This
plethora of vagaries has deluded us from staying committed to a definite thing
and more significantly, people in our rusted lives. We accommodate to deviations in slew spheres
of life more sporadically than ever before and in the course we’ve turned
oblivious to hold onto someone in life fixedly. Physical appearances are
gullible and if that is someone’s utmost priority in settling down with someone
then, here’s an advice: You’ll always find a better bargain somewhere down the
lane.
“Your naked
body should belong to only those who have seen your naked soul” is a thing of
past now. “There are still so many kisses and laughs and nights and days and
risks worth taking and road trips and books to read and poetry to write and
pictures to take, you’ve to believe this please!” is the new in. This new age
anecdote is too thwarting for men and women who look forward to get hitched for
life. They are muddled in their heap of thoughts than ever before and even
overthink their overthinking while forecasting to settle down in life. They are
overshadowed by this belief of finding-someone-better-in-life than the one who
is omnipresent in their lives.
To people
with such a paradox, I would say that if it’s all a matter of
finding-someone-better-in-life then this analogy serves well in other
relationships viz. parents, siblings et al as well. But do we actually go out
on a spree in a hunt of a new pair of parents who are more perceptible to us or
a new bunch of siblings who are more fun being with? We don’t. One can argue
that we settle with them because they’re our blood relatives. So I ask again,
do we keep loitering around colonies and apartments searching for a better
neighborhood day in and day out or change our friends the moment we feel
there’re differences? We don’t. We squat
down together and talk things out.
We all are
so flattered by this new concept of “better” that we apply it in all aspects of
our lives with a care in the world.

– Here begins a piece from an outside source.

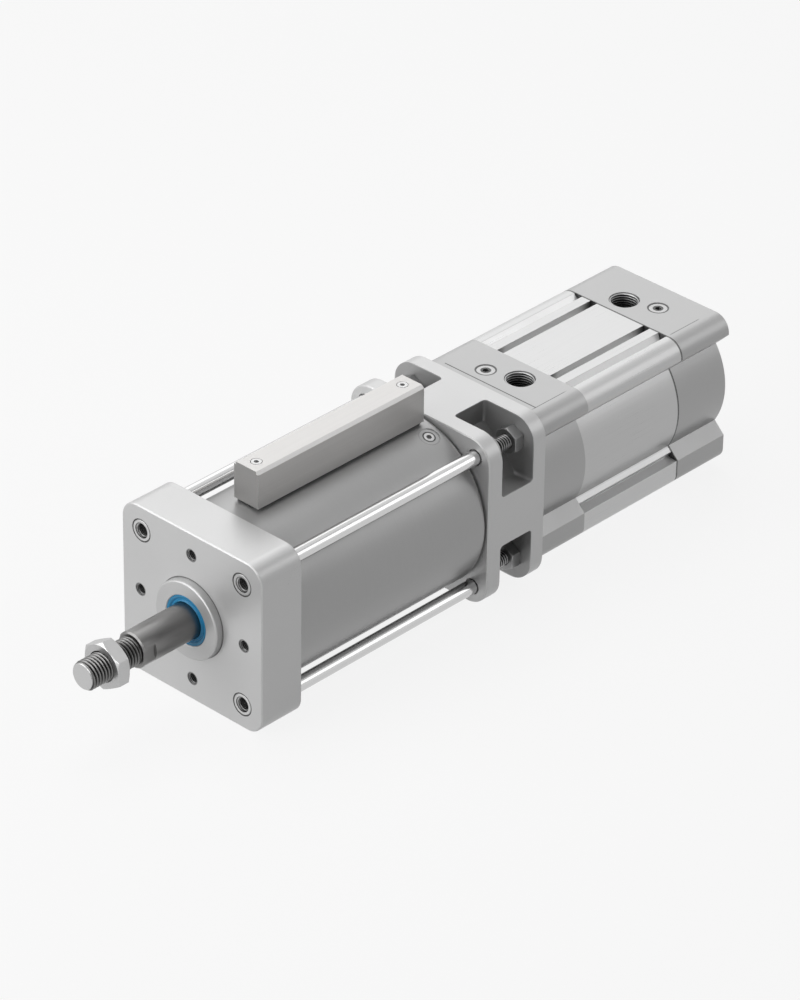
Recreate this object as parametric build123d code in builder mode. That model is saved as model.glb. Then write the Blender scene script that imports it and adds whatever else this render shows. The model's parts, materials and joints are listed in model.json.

Overwhelmingly, we are now more convoluted
in our lives as this new age freedom asks us to decide for our would-be spouse
in sharp contrast to the days when the onus lied on the elders in the house
exclusively. I vehemently believe that it is high time that we unfasten our
safety belts and take a plunge in the deep ocean of love and more relevantly,
commitment with whomsoever we’ve spent long time gaily instead of meandering in
search of someone who probably exists only hypothetically.